The lawsuit, filed Wednesday in Navajo Nation District Court in New Mexico, accuses the LDS Church of not doing anything about the abuse in the church’s “Lamanite Placement Program,” also known as the “Indian Placement Program.” The alleged victim is only identified in court documents by her initials, “IR.”

The lawsuit claims that in 1968, the girl was sexually abused while participating in the program, which took children out of their homes on the reservation, baptized them into the Mormon faith and placed them in foster homes in Utah. She alleges the abuse lasted for two years and she went to her caseworker and asked to be placed in another home.
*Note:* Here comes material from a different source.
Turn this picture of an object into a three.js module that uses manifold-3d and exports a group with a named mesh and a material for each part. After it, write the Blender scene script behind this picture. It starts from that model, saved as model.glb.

The lawsuit claims the caseworker did nothing about her request.

The lawsuit states that in 1971, the girl left the program and went back to the Navajo reservation.

“Inexplicably, after IR returned with her family to the Navajo Nation, her LDS case worker traveled there to try and persuade her to return to the very home where she was being sexually abused,” her attorney, Craig Vernon, said in a prepared statement.

Her attorneys said IR refused.

IR is the fifth person to file a lawsuit against the LDS Church alleging sexual abuse while in the Indian Placement Program. The church discontinued the program in the 1990s and has said it has made changes to its abuse reporting policies — including a system of tracking abusers.

An LDS Church spokesman declined to comment on the lawsuit.

Lawyers for the alleged sex abuse victims have been pushing to depose LDS Church President Thomas S. Monson as a part of their lawsuit. The LDS Church has fought those efforts.